No problem! Chef Stephanie rallied her troops to set up a couple of additional stations. Crisis averted.
Then a group of six, friends celebrating Paul’s 49th birthday (for the fifth time), arrived and immediately complained about their group being at non-adjacent stations.
Chef Stephanie’s challenge #3. No problem!
Actually this one worked out for us because Peter and I were relocated to the very front, right next to where Chef Stephanie was leading the class.
Can you say “Teacher’s Pets?”.
OK, let’s get started (after we welcome this final lovely couple who arrived 15 minutes late…)
In the interest of time, the fine crew at Sur La Table had already prepped most of our ingredients. Good thinking.

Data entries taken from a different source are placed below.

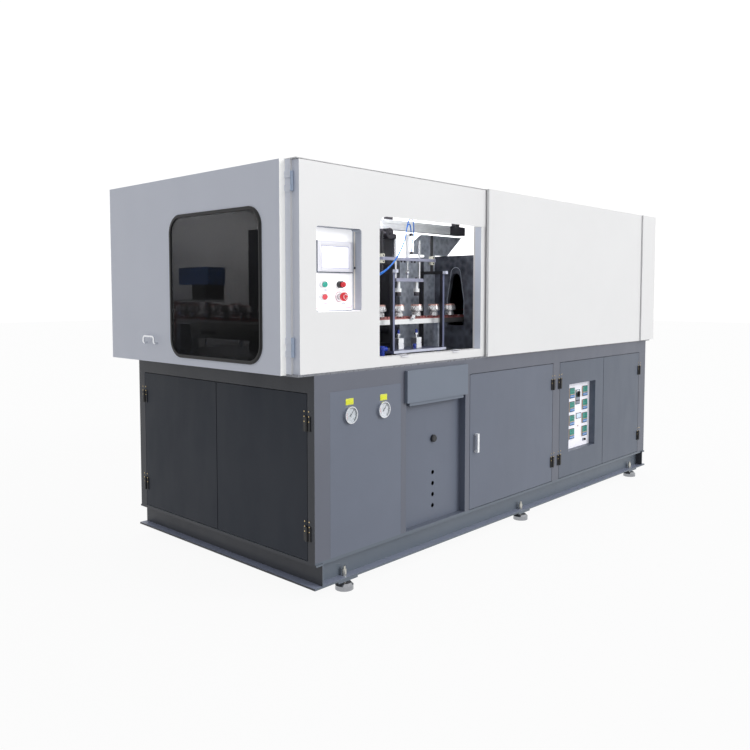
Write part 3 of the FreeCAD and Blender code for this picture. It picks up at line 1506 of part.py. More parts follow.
def transfer_beam():
    """The slotted beam hung from the roof rails, its end bracket and its idler."""
    size, slot, deep = "beam_size", "beam_slot/2", "beam_slot_depth"
    near, low = "beam_y", "beam_bottom"
    middle_y, middle_z = f"{near} + {size}/2", f"{low} + {size}/2"
    far, high = f"{near} + {size}", f"{low} + {size}"
    profile = (
        (near, low), (f"{middle_y} - {slot}", low), (f"{middle_y} - {slot}", f"{low} + {deep}"),
        (f"{middle_y} + {slot}", f"{low} + {deep}"), (f"{middle_y} + {slot}", low), (far, low),
        (far, high), (near, high), (near, f"{middle_z} + {slot}"),
        (f"{near} + {deep}", f"{middle_z} + {slot}"), (f"{near} + {deep}", f"{middle_z} - {slot}"),
        (near, f"{middle_z} - {slot}"))
    beam = plate("side", profile, ("beam_left", "0", "0"), "beam_right - beam_left")
    bracket = box(("beam_right", "beam_right + bracket_length"), (near, far), (low, high))
    arm = box(("beam_left", "beam_left + idler_arm_width"), (near, far),
              (f"{low} - idler_arm_drop", low))
    wheel_at = ("beam_left + idler_arm_width/2", f"{low} - idler_drop")
    wheel_back = f"{near} - idler_gap"
    wheel = rod("y", "pulley_radius", wheel_at, (f"{wheel_back} - pulley_width", wheel_back))
    pin = rod("y", "idler_pin", wheel_at, (wheel_back, near))
    hangers = [box(about(x, "beam_hanger_width/2"),
                   (f"{near} + beam_hanger_inset", f"{far} - beam_hanger_inset"),
                   (high, "frame_top - tube"))
               for x in ("beam_hanger_left", "beam_hanger_right")]
    sub_part("transfer_beam", beam, bracket, fuse(arm, wheel, pin), *hangers)


def oven():
    """The closed heating oven with an arched tunnel for each run of the chain."""
    shell = box(("oven_left", "oven_right"), ("oven_near", "oven_far"), ("bed_top", "oven_top"))
    room = box(("oven_left + oven_wall", "oven_right - oven_wall"),
               ("oven_near + oven_wall", "oven_far - oven_wall"),
               ("bed_top - 1", "oven_top - oven_wall"))
    half, crown = "tunnel_width/2", "tunnel_crown_radius"
    spring = f"tunnel_crown - {crown}"
    start, run = "oven_left - 1", "oven_wall + 2"
    tunnels = []
    for y in ("chain_front_y", "chain_back_y"):
        low, high = about(y, half)
        crown_low, crown_high = about(y, crown)
        arch = ((low, "tunnel_floor"), (high, "tunnel_floor"), (high, "tunnel_shoulder"),
                (crown_high, spring), (crown_low, spring), (low, "tunnel_shoulder"))
        top = rod("x", crown, (y, spring), (start, f"{start} + {run}"))
        tunnels.append(fuse(plate("side", arch, (start, "0", "0"), run), top))
    sub_part("oven_housing", cut(cut(shell, room), *tunnels))


def heat_shield():
    """An upright sheet, and the stepped screen with slanted shoulders before the oven."""
    def sheet(points):
        return plate("front", points, ("0", "shield_y + sheet", "0"), "sheet")

    right = "oven_left - screen_gap"
    first = (("shield_left", "bed_top"), ("shield_right", "bed_top"),
             ("shield_right", "shield_top"), ("shield_left", "shield_top"))
    second = (("screen_left", "bed_top"), (right, "bed_top"), (right, "screen_step"),
              ("screen_slope_low", "screen_step"), ("screen_slope_high", "screen_top"),
              ("screen_top_left", "screen_top"), ("screen_wing", "screen_wing_top"),
              ("screen_wing", "screen_step"), ("screen_left", "screen_step"))
    sub_part("heat_shield", sheet(first), sheet(second))


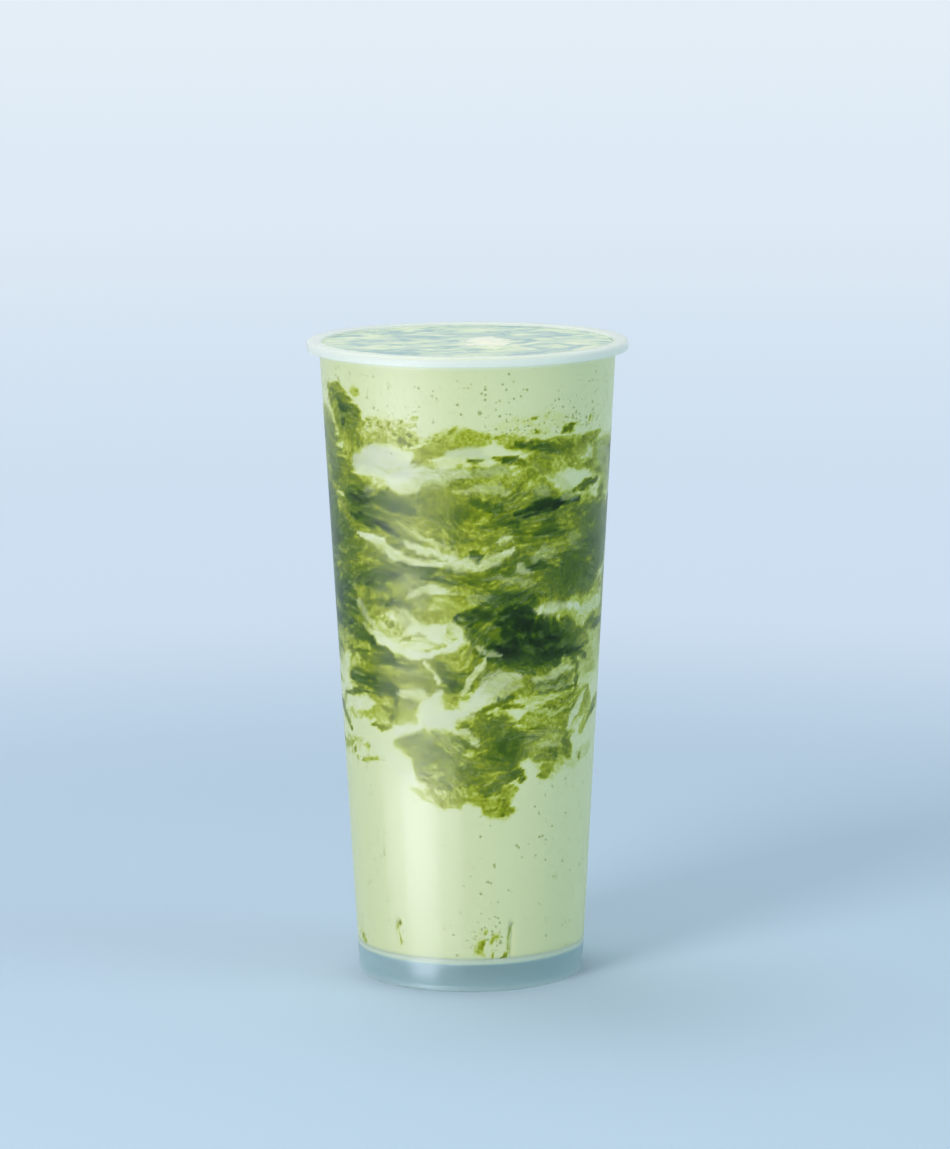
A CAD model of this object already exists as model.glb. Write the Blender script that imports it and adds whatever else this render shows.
"""A tall takeaway cup of blended green drink: its moulded cup, its marbled drink, and a plain studio.

Lengths are metres with +Z up. On the cup, a place is an angle in degrees round from the front
(-Y), positive to +X, and a height in millimetres above the foot, because a maker reads it so.
"""
import math
import random

import bmesh
import bpy
import numpy as np
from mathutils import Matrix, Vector, noise


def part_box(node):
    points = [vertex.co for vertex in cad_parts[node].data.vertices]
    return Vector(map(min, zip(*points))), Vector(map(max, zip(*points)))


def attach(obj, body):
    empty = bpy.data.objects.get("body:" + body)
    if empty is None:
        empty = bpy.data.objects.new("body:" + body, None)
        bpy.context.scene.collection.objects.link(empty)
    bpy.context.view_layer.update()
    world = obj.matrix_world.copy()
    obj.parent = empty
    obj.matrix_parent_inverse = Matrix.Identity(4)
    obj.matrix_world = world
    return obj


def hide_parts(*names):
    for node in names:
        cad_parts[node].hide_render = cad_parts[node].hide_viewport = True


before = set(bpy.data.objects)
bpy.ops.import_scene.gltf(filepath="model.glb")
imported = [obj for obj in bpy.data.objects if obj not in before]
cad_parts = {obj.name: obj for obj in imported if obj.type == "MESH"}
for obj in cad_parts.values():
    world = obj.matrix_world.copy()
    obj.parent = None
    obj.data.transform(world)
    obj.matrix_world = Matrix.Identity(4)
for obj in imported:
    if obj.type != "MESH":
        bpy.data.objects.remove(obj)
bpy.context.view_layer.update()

MM = 0.001
ROUND_STEPS = 360              # columns round the cup, one for each degree
TOUCHING = 1e-6                # nearer than this is the same place

# What the frame says.
CUP_LOW, CUP_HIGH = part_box("cup")
HEIGHT = CUP_HIGH[2]
RIM_RADIUS = (CUP_HIGH[0] - CUP_LOW[0]) / 2
FLOOR_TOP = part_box("drink")[0][2]

# The moulding's own small sizes.
WALL = 0.7 * MM
SKIRT = 1.3 * MM
FLANGE = 1.1 * MM
LIP_HANG = 2.7 * MM
LIP_THICK = 1.0 * MM
FLOOR = 0.9 * MM
GATE_RADIUS = 1.5 * MM
GATE_DEPTH = 0.5 * MM

# Its rounds.
MOUTH_ROUND = 0.5 * MM
RIM_ROUND = 0.8 * MM
LIP_ROUND = 0.3 * MM
NECK_ROUND = 0.6 * MM
FOOT_ROUND = 0.9 * MM
RECESS_ROUND = 0.8 * MM
FLOOR_ROUND = 1.2 * MM

# Its ribs, which stand in from the wall at the floor.
RIB_COUNT = 6
RIB_FIRST = 20.5               # degrees from the front
RIB_TOP = FLOOR_TOP + 9.7 * MM
RIB_DEPTH = 1.0 * MM
RIB_HALF = 0.62 * MM           # half of a rib's width
RIB_FLANK = 0.25 * MM          # the slope of its sides
RIB_SLOPE = 0.5 * MM           # and of its top
ABOVE_RIBS = RIB_TOP + 0.5 * MM

# The drink: its level, its ripples and the low lump right of the middle.
BITE = 0.12 * MM               # how far the drink reaches into the wall that holds it
DRINK_LEVEL = HEIGHT - 0.8 * MM
SIDE_ROWS = ((52 * MM, 30), (172 * MM, 184))   # up to which heights, in how many rows
RIPPLE_HEIGHT = 0.34 * MM
RIPPLE_LENGTH = 17 * MM
RIPPLE_TRAINS = 5
TRAIN_SHARE, SPIRAL_SHARE = 0.7, 0.3
EDGE_CALM = 0.65               # how much flatter the ripples lie at the wall
LUMP_HEIGHT = 0.4 * MM
LUMP_WIDTH = 13 * MM
LUMP_LONG = 1.4                # how many times longer than wide
LUMP_AT = (4.5 * MM, -4.0 * MM)
FOAM_AT = (5.5 * MM, -1 * MM, 0.0)
FOAM_WIDTH = 13 * MM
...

We learned that we would be working in teams of four – two couples per portable propane cooktop.
Unfortunately, the downside of our “front of the class” spot was that it meant we were teamed up with none other than “Chef” Bob and his +1.
We tried to engage. We really did. But got nothing. In spite of our attempts, the entire conversation consisted of “Needs more salt.”
Because of all the moving around of teams, Chef Stephanie had to reallocate some of the resources to different areas of the prep table. In doing so, the poor girl managed to knock over a full bottle of olive oil that shattered, sending both glass shards and gobs of olive oil INTO HER SHOE.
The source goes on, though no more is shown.